Sujan Miah, 32 anni, era un tubista impegnato in un progetto nel deserto. È stato trovato morto nel suo letto la mattina del 24 settembre 2020. Nei quattro giorni precedenti la temperatura aveva superato i 40 gradi.
Tul Bahadur Gharti, operaio edile, è morto nel sonno il 28 maggio 2020 dopo aver lavorato per circa dieci ore con una temperatura che aveva raggiunto i 39 gradi.
Suman Miah, 34 anni, operaio edile, è morto il 29 aprile 2020 dopo un lungo turno di lavoro con una temperatura di 38 gradi. Il governo del Bangladesh ha offerto alla famiglia un risarcimento equivalente a circa 3000 euro, che però sono stati destinati a ripagare debiti contratti con i procacciatori di lavoro in Qatar.

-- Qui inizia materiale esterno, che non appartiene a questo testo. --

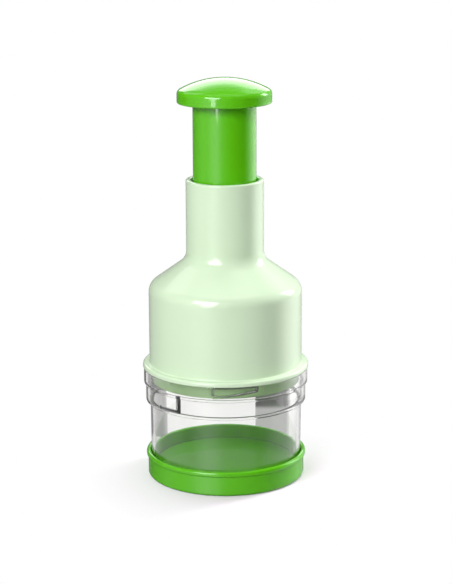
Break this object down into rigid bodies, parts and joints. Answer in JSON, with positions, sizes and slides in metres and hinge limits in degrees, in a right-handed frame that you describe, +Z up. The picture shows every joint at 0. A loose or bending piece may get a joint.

Yam Bahadur Rana, guardia di sicurezza in un aeroporto, un lavoro che lo obbligava a rimanere seduto per lunghe ore sotto il sole, è morto sul lavoro il 22 febbraio 2020.
Mohammad Koachan Khan, 34 anni, intonacatore, è stato trovato morto nel suo letto il 15 novembre 2017. Anche la sua famiglia ha ottenuto assistenza dal governo del Bangladesh ma anche in questo caso la somma ricevuta è stata usata per ripagare i debiti pregressi.
Uno dei principali rischi per la salute dei lavoratori migranti in Qatar, ampiamente documentato quanto prevedibile, è dato dall’esposizione a temperature estreme e a tassi elevati di umidità.
Nel 2019 il governo del Qatar ha commissionato uno studio al laboratorio greco FAME, dal quale è emerso che i lavoratori che avevano solo le protezioni minime previste dalla legge rischiavano assai di più di avere un colpo di calore rispetto a un gruppo di lavoratori impiegati nei progetti per i mondiali di calcio del 2022, che hanno normalmente standard più alti di protezione.
Sempre nel 2019 uno studio condotto dalla rivista “Cardiology” ha trovato una correlazione tra caldo e decessi di lavoratori nepalesi in Qatar e ha concluso che “almeno 200 dei 571 decessi per problemi cardiovascolari dal 2009 al 2017 avrebbero potuto essere evitati”.
Fino a poco tempo fa la principale protezione contro i colpi di calore era il divieto di lavorare all’esterno in determinati orari, tra il 15 giugno e il 31 agosto. Nel maggio 2021, l’inizio del periodo è stato anticipato al 1° giugno e sono state introdotte due nuove misure: il divieto di lavorare all’esterno quando l’indice che misura caldo e umidità supera una determinata quota e il diritto dei lavoratori di fermarsi e presentare un reclamo al ministero per lo Sviluppo amministrativo e gli Affari sociali se temono un colpo di calore.
Manca tuttavia ancora una misura fondamentale: periodi di riposo proporzionali alle condizioni climatiche e alla natura del lavoro. Il diritto dei lavoratori ad “autogestire” i ritmi di lavoro nella stagione calda, a causa dei rapporti di lavoro estremamente iniqui non risulta particolarmente utile.